The avowed intent of Cotton's book, in which this project is set out in detail, is to help children in primary schools to learn more about their continental neighbours and fellow Europeans. This is not a new idea; the foundation of the International Board on Books for Young People (IBBY) after World War Two had the same impetus. But the activity instigated by Dr Cotton and her colleagues has shown that much more could, and should, be done to advance European cooperation. Now that the educational networks of the EC, modern transport, travel habits and communication technologies make interactive encounters more common and reading activities more generally shared, it is puzzling why important aspects of European culture in children's books are so little known. Cotton approaches this problem by illustrating the European dimension of children's books since Comenius and discussing their relevance in some detail. For her own research on this topic, she devised, from the work of other picture book theorists, a framework for analysing the semiotic aspects of the picture books in the Collection, thus revealing by close reading the universal subtlety and art of these texts. The 'universal childhood theme' chosen is friendship. Using categories of visual codes, narrative techniques, David Lewis's taxonomy of types and her distinctions of 'thematic picture book ingredients', all of which are accompanied by clear tables and illustrations from the texts, she makes plain the rich resources of the books. Their effective use begins with the children and the teachers enjoying the stories together. There follows a detailed plan for the use of the Collection in English schools as part of the National Literacy Strategy, with a six-week plan for the 'focus on fiction' segment for Year 5. Were the pupils to read War and Peas (N Ireland), Naomh P‡draig agus Crom Dubh (Ireland), Cantr'r Gwaelod (Wales), then Un jour mon prince viendra (France), and Kees en Keetje (Netherlands), they would discover how to link the words with the pictures. Then, in the meaning-making, the notion that 'foreign' languages are difficult would lessen. For that is the crux of the matter. As a literate nation we are more isolationist than we believe. Books written in English are sold in thousands all over the world, a matter of national pride. But how can we tell what others are thinking if we cannot read what they say?
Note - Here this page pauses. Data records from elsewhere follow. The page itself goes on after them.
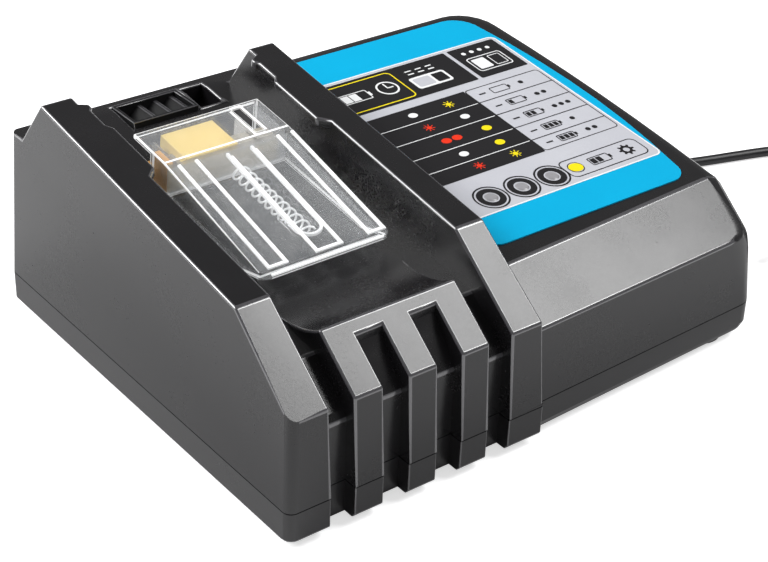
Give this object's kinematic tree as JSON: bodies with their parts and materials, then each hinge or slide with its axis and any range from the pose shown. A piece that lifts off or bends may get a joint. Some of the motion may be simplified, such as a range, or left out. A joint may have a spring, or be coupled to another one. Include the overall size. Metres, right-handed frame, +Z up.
{
  "type": "power tool battery charger",
  "caption": "Compact black rapid charger for slide-on tool batteries, with clear terminal cover, blue label, cooling blower and coiled mains lead",
  "frame": {"origin": "under the middle of the case, on the surface that the feet stand on", "axes": "X along the width of the case, from the battery side to the control side; Y from front to back; Z up"},
  "size_m": [0.3486, 0.2261, 0.0817],
  "materials": {
    "case_black": "satin black moulded plastic",
    "clear_cover": "clear moulded plastic, frosted inside",
    "spring_steel": "drawn spring wire",
    "terminal_yellow": "moulded insulating plastic",
    "plated_metal": "nickel plated",
    "dark_plastic": "moulded plastic",
    "label_blue": "printed film",
    "lens_grey": "translucent plastic",
    "board_green": "lacquered laminate",
    "winding_yellow": "taped winding on ferrite",
    "can_blue": "sleeved can",
    "bare_aluminium": "extruded",
    "copper_winding": "enamelled copper",
    "white_nylon": "moulded nylon",
    "red_insulation": "wire insulation",
    "foot_rubber": "soft rubber",
    "screw_steel": "zinc plated",
    "plate_silver": "bare plate",
    "cord_rubber": "flexible mains lead"
  },
  "bodies": {
    "case": {"upper_case": "case_black", "lower_case": "case_black", "cover_spring": "spring_steel", "terminal_block": "terminal_yellow", "power_blades": "plated_metal", "vent_grille": "case_black", "air_duct": "dark_plastic", "blower_housing": "dark_plastic", "blower_lid": "dark_plastic", "blower_motor": "plated_metal", "label_panel": "label_blue", "led_lenses": "lens_grey", "led_board": "board_green", "main_board": "board_green", "transformer": "winding_yellow", "bulk_capacitors": "can_blue", "output_capacitors": "can_blue", "heat_sink": "bare_aluminium", "power_transistors": "dark_plastic", "mains_choke": "copper_winding", "fuse": "lens_grey", "buzzer": "dark_plastic", "mains_terminal": "white_nylon", "battery_leads": "red_insulation", "rubber_feet": "foot_rubber", "case_screws": "screw_steel", "board_screws": "screw_steel", "rating_plate": "plate_silver", "cord_guard": "cord_rubber", "cord_clamp": "dark_plastic", "clamp_screws": "screw_steel", "mains_lead": "cord_rubber", "cord_run": "cord_rubber", "cord_coil": "cord_rubber", "cord_tail": "cord_rubber", "cord_tie": "dark_plastic", "plug_body": "cord_rubber", "plug_pins": "plated_metal"},
    "cover": {"terminal_cover": "clear_cover"},
    "wheel": {"blower_wheel": "dark_plastic"}
  },
  "joints": [
    {"name": "cover_slide", "type": "slide", "parent": "case", "child": "cover", "axis": [0, -0.9916, -0.1294], "range_m": [0, 0.022], "stiffness_N_per_m": 60, "springref_m": -0.03, "deforming": ["cover_spring"]},
    {"name": "blower_spin", "type": "hinge", "parent": "case", "child": "wheel", "pos_m": [-0.04775, 0.0375, 0.0242], "axis": [0, 0, 1], "continuous": true}
  ]
}
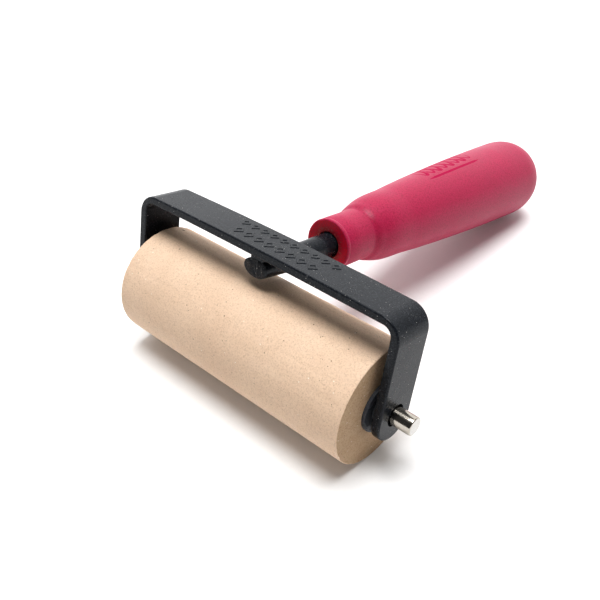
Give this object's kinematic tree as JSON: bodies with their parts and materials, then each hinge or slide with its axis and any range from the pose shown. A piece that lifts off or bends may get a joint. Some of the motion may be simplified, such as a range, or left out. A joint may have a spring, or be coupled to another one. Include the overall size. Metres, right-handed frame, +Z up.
{
  "type": "rubber brayer",
  "caption": "Hand ink roller: tan gum-rubber roller turning in a black forked plastic frame with a straight magenta plastic handle, for spreading ink on blocks.",
  "frame": {"origin": "centre of the underside of the bounding box, on the table the brayer stands on, midway between the front of the rubber and the butt of the handle", "axes": "+X along the roller's axle, +Y from the roller back to the butt of the handle, +Z up from the table"},
  "size_m": [0.1126, 0.1734, 0.0497],
  "materials": {
    "black_plastic": "satin moulded, lightly scuffed",
    "hub_plastic": "satin moulded",
    "handle_plastic": "semi-gloss magenta, through-coloured",
    "gum_rubber": "matt ground tan rubber with fine specks",
    "axle_steel": "bright polished rod"
  },
  "bodies": {
    "yoke_and_handle": {"yoke": "black_plastic", "handle": "handle_plastic"},
    "roller": {"rubber_sleeve": "gum_rubber", "core_tube": "hub_plastic", "right_hub": "hub_plastic", "left_hub": "hub_plastic", "axle": "axle_steel"}
  },
  "joints": [
    {"name": "roller_spin", "type": "hinge", "parent": "yoke_and_handle", "child": "roller", "pos_m": [0, -0.06846, 0.0182], "axis": [1, 0, 0], "continuous": true}
  ]
}
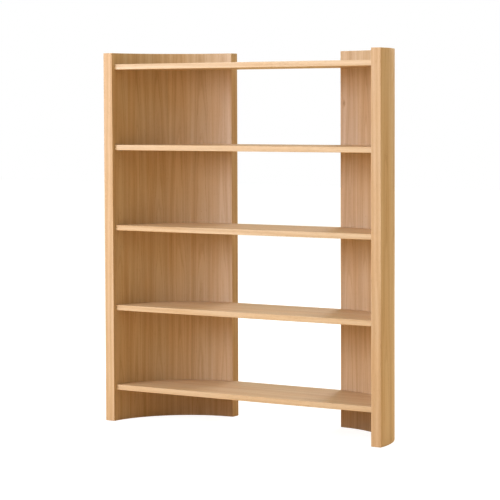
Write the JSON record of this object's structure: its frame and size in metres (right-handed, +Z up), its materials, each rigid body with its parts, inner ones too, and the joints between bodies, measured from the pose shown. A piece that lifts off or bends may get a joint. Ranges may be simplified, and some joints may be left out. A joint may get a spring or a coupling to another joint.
{
  "type": "bookcase",
  "caption": "Free-standing oak bookcase, open front and back, with quarter-round curved sides and straight shelves, some fixed and some adjustable in height on pins.",
  "frame": {"origin": "on the floor, under the middle of the case's width and depth", "axes": "+Z up, the open front faces -Y, +X to the right seen from the front"},
  "size_m": [1.21, 0.3699, 1.4],
  "materials": {
    "side_oak": "matt oiled oak, vertical grain",
    "shelf_oak": "matt oiled oak, grain along the shelf",
    "plug_oak": "matt oiled oak end grain",
    "tongue_ply": "raw birch plywood",
    "bright_steel": "zinc-plated steel",
    "cam_zinc": "die-cast zinc",
    "glide_plastic": "brown nylon"
  },
  "bodies": {
    "case": {"bottom_shelf_cam_bolts": "bright_steel", "bottom_shelf_cams": "cam_zinc", "bottom_shelf_front_board": "shelf_oak", "bottom_shelf_middle_board": "shelf_oak", "bottom_shelf_rear_board": "shelf_oak", "bottom_shelf_rear_screws": "bright_steel", "bottom_shelf_screw_plugs": "plug_oak", "left_side_glides": "glide_plastic", "left_side_hole_plugs": "plug_oak", "left_side_stave_1": "side_oak", "left_side_stave_2": "side_oak", "left_side_stave_3": "side_oak", "left_side_stave_4": "side_oak", "left_side_stave_5": "side_oak", "left_side_stave_6": "side_oak", "left_side_tongues": "tongue_ply", "lower_shelf_pins": "bright_steel", "middle_shelf_pins": "bright_steel", "right_side_glides": "glide_plastic", "right_side_hole_plugs": "plug_oak", "right_side_stave_1": "side_oak", "right_side_stave_2": "side_oak", "right_side_stave_3": "side_oak", "right_side_stave_4": "side_oak", "right_side_stave_5": "side_oak", "right_side_stave_6": "side_oak", "right_side_tongues": "tongue_ply", "top_shelf_cam_bolts": "bright_steel", "top_shelf_cams": "cam_zinc", "top_shelf_front_board": "shelf_oak", "top_shelf_middle_board": "shelf_oak", "top_shelf_rear_board": "shelf_oak", "top_shelf_rear_screws": "bright_steel", "top_shelf_screw_plugs": "plug_oak", "upper_shelf_pins": "bright_steel"},
    "lower_shelf": {"lower_shelf_front_board": "shelf_oak", "lower_shelf_middle_board": "shelf_oak", "lower_shelf_rear_board": "shelf_oak"},
    "middle_shelf": {"middle_shelf_front_board": "shelf_oak", "middle_shelf_middle_board": "shelf_oak", "middle_shelf_rear_board": "shelf_oak"},
    "upper_shelf": {"upper_shelf_front_board": "shelf_oak", "upper_shelf_middle_board": "shelf_oak", "upper_shelf_rear_board": "shelf_oak"}
  },
  "joints": [
    {"name": "lower_shelf_lift", "type": "slide", "parent": "case", "child": "lower_shelf", "axis": [0, 0, 1], "range_m": [0, 0.07]},
    {"name": "middle_shelf_lift", "type": "slide", "parent": "case", "child": "middle_shelf", "axis": [0, 0, 1], "range_m": [0, 0.07]},
    {"name": "upper_shelf_lift", "type": "slide", "parent": "case", "child": "upper_shelf", "axis": [0, 0, 1], "range_m": [0, 0.07]}
  ]
}
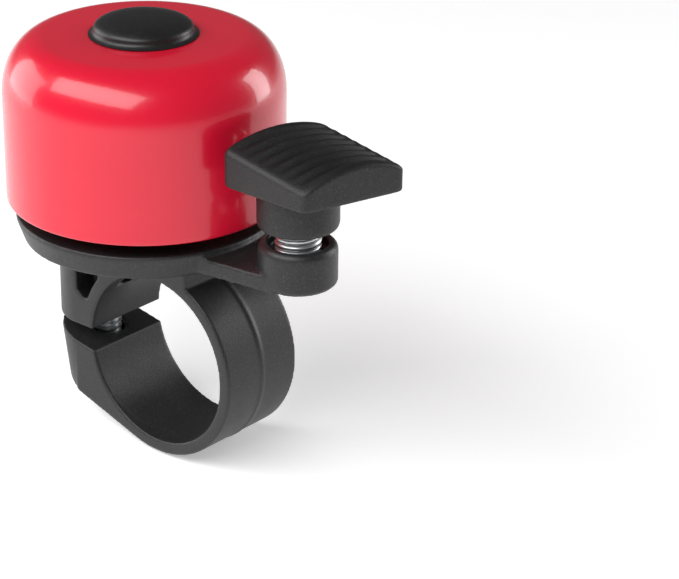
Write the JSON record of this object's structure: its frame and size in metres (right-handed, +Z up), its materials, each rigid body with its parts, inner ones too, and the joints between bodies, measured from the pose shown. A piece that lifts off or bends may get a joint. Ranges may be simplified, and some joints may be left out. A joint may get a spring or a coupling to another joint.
{
  "type": "bicycle bell",
  "caption": "Bicycle bell with a painted dome on a turning plate, a handlebar clamp, and a ribbed thumb lever on a coil spring that swings a striker against the dome.",
  "frame": {"origin": "centre of the handlebar bore, midway along its width", "axes": "+Z up along the bell's axis, +Y along the handlebar, +X from the bell's axis towards the thumb lever; the clamp's jaws are at -X"},
  "size_m": [0.0534, 0.035, 0.0553],
  "materials": {
    "black_moulding": "satin moulded",
    "screw_steel": "zinc plated",
    "nylon": "natural nylon",
    "black_rubber": "matte",
    "red_paint": "gloss",
    "cap_black": "satin",
    "spring_steel": "polished"
  },
  "bodies": {
    "clamp": {"clamp_band": "black_moulding", "clamp_nut": "screw_steel", "centre_nut": "screw_steel", "centre_screw": "screw_steel"},
    "bell": {"base_plate": "black_moulding", "spacer_sleeve": "screw_steel", "friction_washer": "nylon", "lower_isolator": "black_rubber", "dome": "red_paint", "upper_isolator": "black_rubber", "cap_seat": "nylon", "head_washer": "screw_steel", "top_cap": "cap_black", "lower_spring_core": "screw_steel"},
    "coil": {"striker_spring": "spring_steel"},
    "striker": {"thumb_lever": "black_moulding", "hammer": "screw_steel", "upper_spring_core": "screw_steel"},
    "washer": {"clamp_washer": "screw_steel"},
    "screw": {"clamp_screw": "screw_steel"}
  },
  "joints": [
    {"name": "bell_swivel", "type": "hinge", "parent": "clamp", "child": "bell", "pos_m": [-0.0068, 0, 0.0141], "axis": [0, 0, 1], "range_deg": [-90, 90]},
    {"name": "striker_sway", "type": "hinge", "parent": "bell", "child": "coil", "pos_m": [0.01845, 0, 0.02088], "axis": [1, 0, 0], "range_deg": [-8, 8], "stiffness_Nm_per_rad": 0.06, "deforming": ["striker_spring"]},
    {"name": "striker_tilt", "type": "hinge", "parent": "coil", "child": "striker", "pos_m": [0.01845, 0, 0.02088], "axis": [0, 1, 0], "range_deg": [-8.8, 20], "stiffness_Nm_per_rad": 0.06, "deforming": ["striker_spring"]},
    {"name": "clamp_screw_advance", "type": "slide", "parent": "clamp", "child": "washer", "axis": [0, 0, 1], "range_m": [-0.0028, 0]},
    {"name": "clamp_screw_turn", "type": "hinge", "parent": "washer", "child": "screw", "pos_m": [-0.0148, 0, -0.0055], "axis": [0, 0, 1], "range_deg": [-1440, 0]}
  ],
  "couplings": [
    {"joint": "clamp_screw_turn", "follows": "clamp_screw_advance", "rad_per_m": 8975.9}
  ]
}
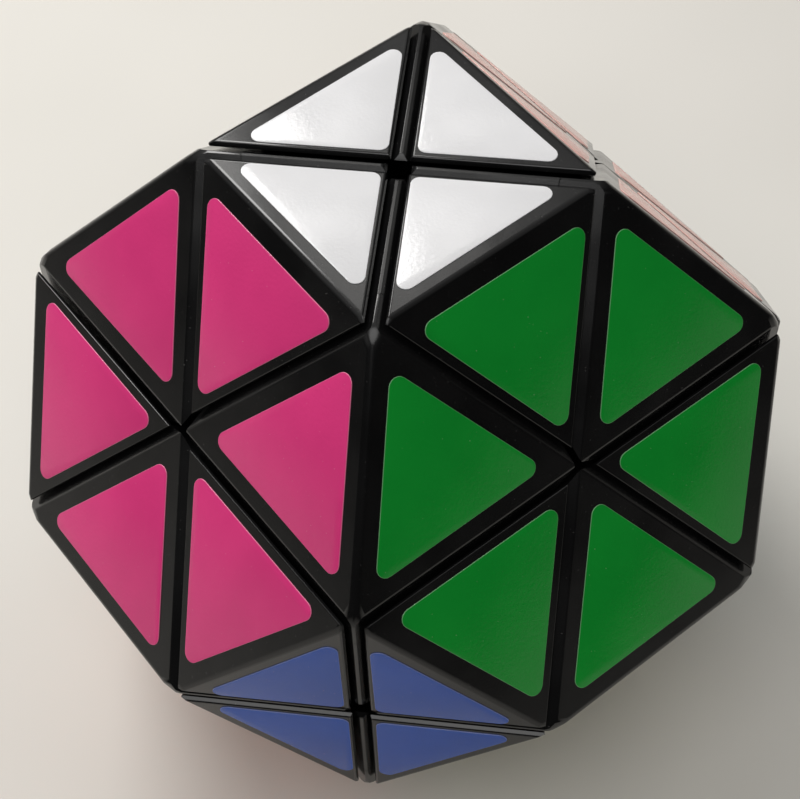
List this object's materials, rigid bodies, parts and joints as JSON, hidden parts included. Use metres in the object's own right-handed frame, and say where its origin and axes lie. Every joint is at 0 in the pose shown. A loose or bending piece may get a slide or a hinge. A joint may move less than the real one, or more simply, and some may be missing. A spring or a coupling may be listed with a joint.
{
  "type": "twisty puzzle",
  "caption": "Edge-turning twisty puzzle shaped as a truncated octahedron, with edge pieces screwed to an armed core and petals held between them, resting on a square face.",
  "frame": {"origin": "centre of the core, where all turning axes meet", "axes": "+X, +Y and +Z each point at the middle of a square face; the puzzle rests on the -Z square"},
  "size_m": [0.065, 0.065, 0.065],
  "materials": {
    "black_abs": "moulded black plastic, semi-gloss",
    "white_nylon": "moulded natural nylon, hidden",
    "zinc_steel": "zinc-plated steel, hidden"
  },
  "bodies": {
    "core": {"core": "white_nylon", "screw_ur": "zinc_steel", "screw_dr": "zinc_steel", "screw_ul": "zinc_steel", "screw_dl": "zinc_steel", "screw_ub": "zinc_steel", "screw_db": "zinc_steel", "screw_uf": "zinc_steel", "screw_df": "zinc_steel", "screw_br": "zinc_steel", "screw_fr": "zinc_steel", "screw_bl": "zinc_steel", "screw_fl": "zinc_steel", "edge_br": "black_abs", "edge_fr": "black_abs", "edge_bl": "black_abs", "edge_fl": "black_abs"},
    "layer_ur": {"edge_base_ur": "black_abs", "edge_cover_ur": "black_abs", "petal_ubr_r": "black_abs", "petal_ufr_r": "black_abs"},
    "layer_dr": {"edge_base_dr": "black_abs", "edge_cover_dr": "black_abs", "petal_dbr_r": "black_abs", "petal_dfr_r": "black_abs"},
    "layer_ul": {"edge_base_ul": "black_abs", "edge_cover_ul": "black_abs", "petal_ubl_l": "black_abs", "petal_ufl_l": "black_abs"},
    "layer_dl": {"edge_base_dl": "black_abs", "edge_cover_dl": "black_abs", "petal_dbl_l": "black_abs", "petal_dfl_l": "black_abs"},
    "layer_ub": {"edge_base_ub": "black_abs", "edge_cover_ub": "black_abs", "petal_ubr_b": "black_abs", "petal_ubl_b": "black_abs"},
    "layer_db": {"edge_base_db": "black_abs", "edge_cover_db": "black_abs", "petal_dbr_b": "black_abs", "petal_dbl_b": "black_abs"},
    "layer_uf": {"edge_base_uf": "black_abs", "edge_cover_uf": "black_abs", "petal_ufr_f": "black_abs", "petal_ufl_f": "black_abs"},
    "layer_df": {"edge_base_df": "black_abs", "edge_cover_df": "black_abs", "petal_dfr_f": "black_abs", "petal_dfl_f": "black_abs"},
    "petal_ubr_u": {"petal_ubr_u": "black_abs"},
    "petal_dbr_d": {"petal_dbr_d": "black_abs"},
    "petal_ufr_u": {"petal_ufr_u": "black_abs"},
    "petal_dfr_d": {"petal_dfr_d": "black_abs"},
    "petal_ubl_u": {"petal_ubl_u": "black_abs"},
    "petal_dbl_d": {"petal_dbl_d": "black_abs"},
    "petal_ufl_u": {"petal_ufl_u": "black_abs"},
    "petal_dfl_d": {"petal_dfl_d": "black_abs"}
  },
  "joints": [
    {"name": "turn_ur", "type": "hinge", "parent": "core", "child": "layer_ur", "pos_m": [0, 0, 0], "axis": [0.7071, 0, 0.7071], "range_deg": [0, 180]},
    {"name": "turn_dr", "type": "hinge", "parent": "core", "child": "layer_dr", "pos_m": [0, 0, 0], "axis": [0.7071, 0, -0.7071], "range_deg": [0, 180]},
    {"name": "turn_ul", "type": "hinge", "parent": "core", "child": "layer_ul", "pos_m": [0, 0, 0], "axis": [-0.7071, 0, 0.7071], "range_deg": [0, 180]},
    {"name": "turn_dl", "type": "hinge", "parent": "core", "child": "layer_dl", "pos_m": [0, 0, 0], "axis": [-0.7071, 0, -0.7071], "range_deg": [0, 180]},
    {"name": "turn_ub", "type": "hinge", "parent": "core", "child": "layer_ub", "pos_m": [0, 0, 0], "axis": [0, 0.7071, 0.7071], "range_deg": [-180, 0]},
    {"name": "turn_db", "type": "hinge", "parent": "core", "child": "layer_db", "pos_m": [0, 0, 0], "axis": [0, 0.7071, -0.7071], "range_deg": [-180, 0]},
    {"name": "turn_uf", "type": "hinge", "parent": "core", "child": "layer_uf", "pos_m": [0, 0, 0], "axis": [0, -0.7071, 0.7071], "range_deg": [-180, 0]},
    {"name": "turn_df", "type": "hinge", "parent": "core", "child": "layer_df", "pos_m": [0, 0, 0], "axis": [0, -0.7071, -0.7071], "range_deg": [-180, 0]},
    {"name": "carry_ubr_u", "type": "hinge", "parent": "layer_ur", "child": "petal_ubr_u", "pos_m": [0, 0, 0], "axis": [0, 0.7071, 0.7071], "range_deg": [-180, 0]},
    {"name": "carry_dbr_d", "type": "hinge", "parent": "layer_dr", "child": "petal_dbr_d", "pos_m": [0, 0, 0], "axis": [0, 0.7071, -0.7071], "range_deg": [-180, 0]},
    {"name": "carry_ufr_u", "type": "hinge", "parent": "layer_ur", "child": "petal_ufr_u", "pos_m": [0, 0, 0], "axis": [0, -0.7071, 0.7071], "range_deg": [-180, 0]},
    {"name": "carry_dfr_d", "type": "hinge", "parent": "layer_dr", "child": "petal_dfr_d", "pos_m": [0, 0, 0], "axis": [0, -0.7071, -0.7071], "range_deg": [-180, 0]},
    {"name": "carry_ubl_u", "type": "hinge", "parent": "layer_ul", "child": "petal_ubl_u", "pos_m": [0, 0, 0], "axis": [0, 0.7071, 0.7071], "range_deg": [-180, 0]},
    {"name": "carry_dbl_d", "type": "hinge", "parent": "layer_dl", "child": "petal_dbl_d", "pos_m": [0, 0, 0], "axis": [0, 0.7071, -0.7071], "range_deg": [-180, 0]},
    {"name": "carry_ufl_u", "type": "hinge", "parent": "layer_ul", "child": "petal_ufl_u", "pos_m": [0, 0, 0], "axis": [0, -0.7071, 0.7071], "range_deg": [-180, 0]},
    {"name": "carry_dfl_d", "type": "hinge", "parent": "layer_dl", "child": "petal_dfl_d", "pos_m": [0, 0, 0], "axis": [0, -0.7071, -0.7071], "range_deg": [-180, 0]}
  ],
  "couplings": [
    {"joint": "carry_ubr_u", "follows": "turn_ub", "ratio": 1},
    {"joint": "carry_dbr_d", "follows": "turn_db", "ratio": 1},
    {"joint": "carry_ufr_u", "follows": "turn_uf", "ratio": 1},
    {"joint": "carry_dfr_d", "follows": "turn_df", "ratio": 1},
    {"joint": "carry_ubl_u", "follows": "turn_ub", "ratio": 1},
    {"joint": "carry_dbl_d", "follows": "turn_db", "ratio": 1},
    {"joint": "carry_ufl_u", "follows": "turn_uf", "ratio": 1},
    {"joint": "carry_dfl_d", "follows": "turn_df", "ratio": 1}
  ]
}
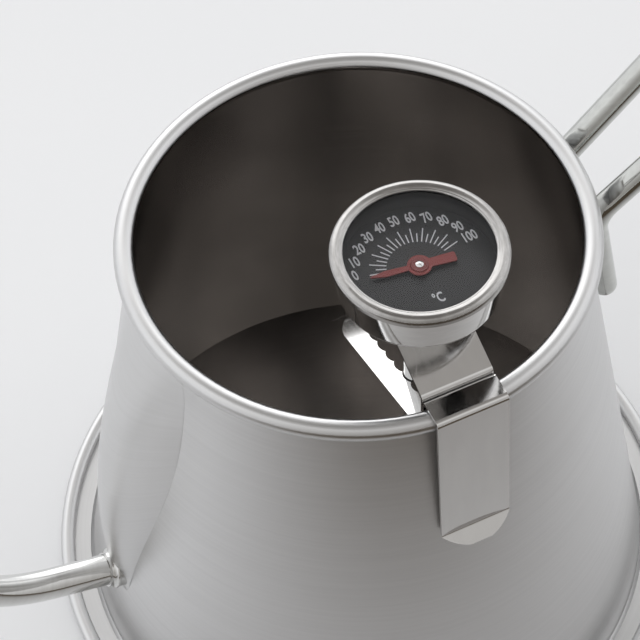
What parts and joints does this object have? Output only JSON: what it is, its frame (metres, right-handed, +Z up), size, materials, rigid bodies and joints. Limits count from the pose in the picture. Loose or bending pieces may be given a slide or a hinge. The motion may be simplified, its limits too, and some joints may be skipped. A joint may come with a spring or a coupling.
{
  "type": "gooseneck kettle",
  "caption": "Open tapered pour-over kettle with rolled rim, brimmed base, thin gooseneck spout, bent-rod handle and a dial thermometer clipped on the rim.",
  "frame": {"origin": "centre of the underside of the base", "axes": "+Z up, +X towards the spout, -X towards the handle, thermometer on the rim at +Y"},
  "size_m": [0.2762, 0.142, 0.1332],
  "materials": {
    "satin_steel": "satin, brushed round the body",
    "polished_steel": "bright drawn tube",
    "rod_steel": "fine satin rod",
    "clip_steel": "polished spring strip",
    "case_steel": "mirror polished",
    "stem_steel": "drawn tube",
    "lens_glass": "clear",
    "seal_rubber": "matt",
    "dial_black": "semi-matt printed face",
    "pointer_red": "satin paint",
    "pin_bright": "bright",
    "bush_brass": "turned",
    "coil_metal": "rolled bimetal"
  },
  "bodies": {
    "kettle": {"body_shell": "satin_steel", "base_pan": "satin_steel", "base_weld": "satin_steel", "spout_nose": "satin_steel", "spout_collar": "polished_steel", "spout_tube": "polished_steel", "handle_loop": "rod_steel", "handle_welds": "rod_steel"},
    "clip": {"rim_hook": "clip_steel", "stem_clip": "clip_steel", "clip_rivets": "clip_steel"},
    "thermometer": {"case_cup": "case_steel", "bezel_ring": "case_steel", "lens": "lens_glass", "lens_gasket": "seal_rubber", "dial_ring": "dial_black", "dial_plate": "dial_black", "dial_support": "case_steel", "stem_ferrule": "case_steel", "stem_tube": "stem_steel", "stem_plug": "stem_steel", "upper_bush": "bush_brass", "lower_bush": "bush_brass", "bimetal_coil": "coil_metal"},
    "movement": {"spindle": "stem_steel", "pointer": "pointer_red", "pointer_boss": "pointer_red", "pointer_pin": "pin_bright"}
  },
  "joints": [
    {"name": "clip_lift", "type": "slide", "parent": "kettle", "child": "clip", "axis": [0, 0, 1], "range_m": [0, 0.1]},
    {"name": "stem_slide", "type": "slide", "parent": "clip", "child": "thermometer", "axis": [0, 0, 1], "range_m": [-0.002, 0.06]},
    {"name": "pointer_turn", "type": "hinge", "parent": "thermometer", "child": "movement", "pos_m": [0, 0.0266, 0.1277], "axis": [0, 0, -1], "range_deg": [-5, 160]}
  ]
}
Thoughtful attempts to redress the balance with good translations are damped down by economic excuses. Cotton shows the wealth and breadth of what is written for European children to read and suggests straightforward ways of approaching more of it for their learning about others, themselves and the nature of language. To make the ideas and suggestions clear, her publishers have designed a book where the contents are directly approachable by all who care to join in this enterprise.